First step: break up the input stream into vocabulary symbols. In this case of the book either symbols are the tags and the stuff in between the tags.

Second step: apply grammatical structure to the sequence of tokens. This means ensuring that the tags are nested properly and that each person record has the appropriate subtags.

Talk about why DFA is not powerful enough to handle nested stuff.

Start out showing well formed (nested properly). Just do OPEN vs CLOSE and TEXT tags. I.e., not:

<person>
  <name>Terence</person>
</name>

When a tag, you can push its name on a stack. upon encountering an end tag, check to see that the top of stack is the correct start tag. pop the tag off the stack and continue.

tags = new stack
scanner = new TagScanner
t = scanner.nextToken()
while ( not EOF ) {
    if t is begin tag:
        tags.push(t)
    else if t is end tag:
        top = tags.pop
        if token name != top name
            throw non wellformed exception
    t = scanner.nextToken()
}       
if tags stack still has elements:
    throw non wellformed exception

This doesn't guarantee anything about the relationship between tags, however. Doesn't say that there can be more than one person and that a person has to have nested tags. We needed to follow the following grammar:

input : person+ ;
person: name phone ;
name  : '<name>' TEXT '</name>' ;
phone : '<phone>' TEXT '</phone>' ;
WS    : (' ' | '\t' | '\n')+ {skip();} ; // assume we throw out whitespace
TEXT  : (~'<')+ ;

explain relationship with DTD.

Run ANTLRWorks

SO, we need a lexical analyzer or scanner and lexer that returns a sequence of vocabulary symbols: open person '<person>', close person, open name '<name>', close name '</name>', open phone, close phone, TEXT. Ignore whitespace.

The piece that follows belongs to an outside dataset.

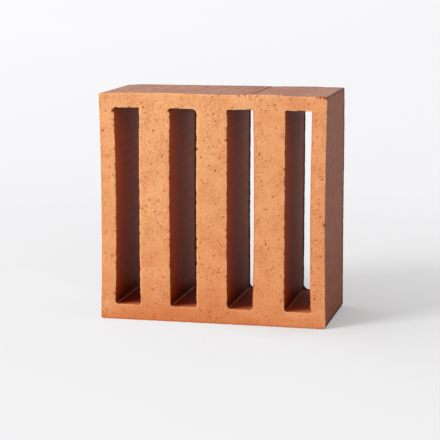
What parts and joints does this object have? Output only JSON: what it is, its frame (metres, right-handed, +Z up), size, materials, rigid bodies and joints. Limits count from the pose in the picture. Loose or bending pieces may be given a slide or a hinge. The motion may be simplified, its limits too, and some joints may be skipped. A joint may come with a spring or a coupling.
{
  "type": "slotted clay brick",
  "caption": "Square terracotta screen brick with tall slots running through it, for open walls that let air and light pass.",
  "frame": {"origin": "middle of the bed face, which the brick stands on", "axes": "+X across the front cut face to the viewer's right, +Y from the front cut face to the back one, +Z up along the slots"},
  "size_m": [0.2, 0.1, 0.2],
  "materials": {
    "fired_clay": "unglazed terracotta, granular where the wire cut it and smoother where the die formed it"
  },
  "bodies": {
    "root": {"slotted_brick": "fired_clay"}
  },
  "joints": []
}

Show rules for converting grammar to parser.

What to do when it's recursive? imagine we can have a single person nested within a person, which is the child of the outer person.

<person>
  <name>Terence</name>
  <phone>422 5707</phone>
  <person>
    <name>Imaginary Child</name>
    <phone>422 5707</phone>
  </person>
</person>

altered grammar:

input : person+ ;
person: name phone person ;
name  : '<name>' TEXT '</name>' ;
phone : '<phone>' TEXT '</phone>' ;
WS    : (' ' | '\t' | '\n')+ {skip();} ; // assume we throw out whitespace
TEXT  : (~'<')+ ;

What does the lexical analyzer look like this?

while not eof:
  if whitespace: consume and continue
  if input char is '<':
    consume char
    if input char is '/':
      consume until '>'
      return as correct end tag
    else
      consume until '>'
      return as correct open tag
  else:
    consume until '<', return as TEXT token